In the long term one of the more important features of the 1993 study was the exhaustive survey of the heritage housing stock of Bendigo and Eaglehawk.[6] Ward and Butler examined over 4,000 buildings and gave these sites the following ranks:

  1. National or state significance
  2. Regional significance
  3. Local significance
  4. Representative of their era and contributory to a streetscape/precinct

From their survey they designated 1,540 sites of individual significance within 12 precincts and 29 sub-precincts. Their report provided heritage citations for the 294 sites designated as either A or B. The project funding, the authors claimed, did not permit any more detailed work, but a list of 1,000 sites designated C and D was compiled. Long Gully, identified as significant in the 1977 study, was designated a heritage precinct in the 1993 study. Unfortunately, the area set aside was largely on the main roads and the residential area identified in 1977 as having an almost rural atmosphere was excluded. This was an area largely settled by miners on Crown land. The tragedy of the 1993 study was the failure to link the field survey with the importance of small, domestic houses identified in the environmental history.
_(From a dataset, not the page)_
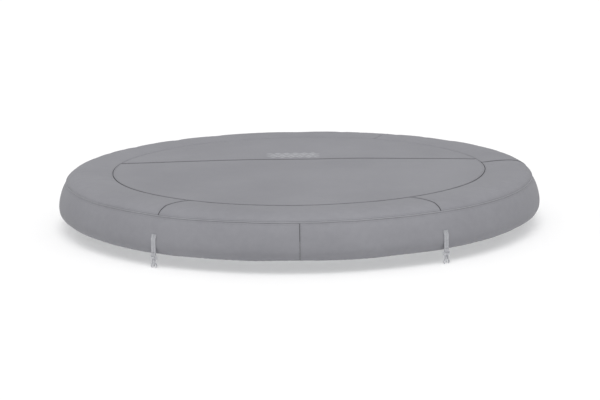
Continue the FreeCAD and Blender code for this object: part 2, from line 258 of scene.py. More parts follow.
SHOULDER_TOP = section_from_above("shoulder_right_panel", (
    RING_R + 4 * MM, 0.780, 0.812, 0.840, 0.868, 0.895, 0.918))
SHOULDER = Line(
    [(RING_R + 2 * SEAM_GAP, SHOULDER_TOP[0][1])] + SHOULDER_TOP[1:]
    + section_from_side("shoulder_right_panel", (0.0845, 0.0765, EDGE_Z + PIPING_RADIUS + 0.9 * MM)))
SKIRT = Line(section_from_side("skirt_right_panel", (
    EDGE_Z - PIPING_RADIUS - SEAM_GAP - 0.1 * MM, 0.036, 0.002, -0.031, -0.050, -0.064,
    -0.0735, HEM_Z + 0.2 * MM)))
CROWN = Line(section_from_above("centre_front_panel", (
    0.002, 0.150, 0.300, 0.450, 0.600, 0.700, RING_R - 4 * MM)))


# ---------------- meshes

def mesh_object(name, points, faces, materials, face_material=None, cloth=None):
    """A smooth object from points and faces; cloth is the material's own place for each point."""
    mesh = bpy.data.meshes.new(name)
    mesh.from_pydata(np.asarray(points, float).reshape(-1, 3).tolist(), [], faces)
    mesh.polygons.foreach_set("use_smooth", [True] * len(mesh.polygons))
    for material in materials:
        mesh.materials.append(material)
    if face_material is not None:
        mesh.polygons.foreach_set("material_index", face_material)
    mesh.update()
    if cloth is not None:
        made = mesh.attributes.new("cloth", "FLOAT_VECTOR", "POINT")
        made.data.foreach_set("vector", cloth.astype(np.float32).ravel())
    thing = bpy.data.objects.new(name, mesh)
    bpy.context.scene.collection.objects.link(thing)
    return thing


def dress(thing, node=None):
    """Puts a piece on the cover and in the place of a CAD node."""
    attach(thing, "cover")
    if node:
        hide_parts(node)


def grid_faces(rows, columns, first=0, flip=False, close_rows=False, close_columns=False):
    """Quads of a grid of points, row by row, which may close on itself either way."""
    i = np.arange(rows if close_rows else rows - 1)[:, None]
    j = np.arange(columns if close_columns else columns - 1)[None, :]
    i, j = np.broadcast_arrays(i, j)
    ni, nj = (i + 1) % rows, (j + 1) % columns
    quads = np.stack([i * columns + j, i * columns + nj, ni * columns + nj, ni * columns + j], -1)
    quads = quads.reshape(-1, 4) + first
    return (quads[:, ::-1] if flip else quads).tolist()


def rim(rows, columns, closed):
    """Indices of a grid's border, in order, as one loop or, if its rows close on themselves, two."""
    index = np.arange(rows * columns).reshape(rows, columns)
    if closed:
        return [index[0], index[-1][::-1]]
    return [np.concatenate([index[0, :-1], index[:-1, -1], index[-1, :0:-1], index[:0:-1, 0]])]


def tube_faces(rows, columns):
    """Faces round a tube of points, with a flat one at either end."""
    last = (rows - 1) * columns
    return grid_faces(rows, columns, close_columns=True) + [
        list(range(columns))[::-1], list(range(last, last + columns))]


def shell(name, outer, inner, materials, closed=False, coordinates=None):
    """A closed skin between two grids of points; closed joins the last column to the first.

    The normals face out where rows run outwards or down and columns run to the right.
    coordinates are (along, across, distance from the seam) for the material.
    """
    rows, columns = outer.shape[:2]
    size = rows * columns
    faces = grid_faces(rows, columns, flip=True, close_columns=closed)
    upper = len(faces)
    faces += grid_faces(rows, columns, first=size, close_columns=closed)
    edges = []
    for loop in rim(rows, columns, closed):
        after = np.roll(loop, -1)
        edges += np.stack([loop, after, after + size, loop + size], -1).tolist()
    cloth = None if coordinates is None else np.concatenate([coordinates.reshape(-1, 3)] * 2)
    return mesh_object(name, np.concatenate([outer.reshape(-1, 3), inner.reshape(-1, 3)]), faces + edges,
                       materials, [0] * upper + [1] * upper + [0] * len(edges), cloth)


# Places along a stitch: share of its length, radius and height in mm
THREAD_STATIONS = ((0.0, 0.20, -0.40), (0.25, 0.38, 0.16), (0.75, 0.38, 0.16), (1.0, 0.20, -0.40))
THREAD_SIDES = 5


def stitches(name, starts, ends, normals, material, size=1.0, slot="cover_cloth"):
    """Short lengths of thread from starts to ends, each arched over the cloth and sunk at its ends."""
    along = ends - starts
    side = unit(np.cross(along, normals))
    rings = []
    for share, radius, lift in THREAD_STATIONS:
        centre = starts + along * share + normals * lift * size * MM
        for angle in np.arange(THREAD_SIDES) * TURN / THREAD_SIDES:
            rings.append(centre + (side * math.cos(angle) + normals * math.sin(angle)) * radius * size * MM)
    one = tube_faces(len(THREAD_STATIONS), THREAD_SIDES)
    faces = [[k + n * len(rings) for k in f] for n in range(len(starts)) for f in one]
    thing = mesh_object(name, np.stack(rings, 1), faces, [material])
    if slot:
        dress(thing)
    return thing


# ---------------- materials

def tones(*shades):
    """Linear colours from 0-255 sRGB values: the main shade, a lighter one and a darker one."""
    return [tuple(((v / 255 + 0.055) / 1.055) ** 2.4 for v in shade) + (1.0,) for shade in shades]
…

  1. Lawrie Wilson and Associates, Bendigo Urban Area Conservation Study (Melbourne, 1977), Preface.
  2. Lawrie Wilson and Associates, Bendigo Urban Area Conservation Study, 105–107 and 115–117.
  3. Chris McConville, “ ‘In Trust’?: Heritage and History,” Melbourne Historical Journal 16 (1984): 60–74.
  4. Graeme Butler & Associates, Eaglehawk & Bendigo Heritage Study (Melbourne: 1993). Volume One: Recommendations & Guidelines; Volume Two: Environmental History; Volume Three: Significant Areas: Volume Four: Significant Sites; and Volume Five: Site Schedule.
  5. Graeme Butler & Associates, Eaglehawk & Bendigo Heritage Study, Volume Two, 20–23, 34–35 and 49–50.
  6. Graeme Butler & Associates, Eaglehawk & Bendigo Heritage Study. Volume Five lists the heritage housing stock, organised by street and number in 1993. It has remained an invaluable list of the housing stock and was used as a base for later studies.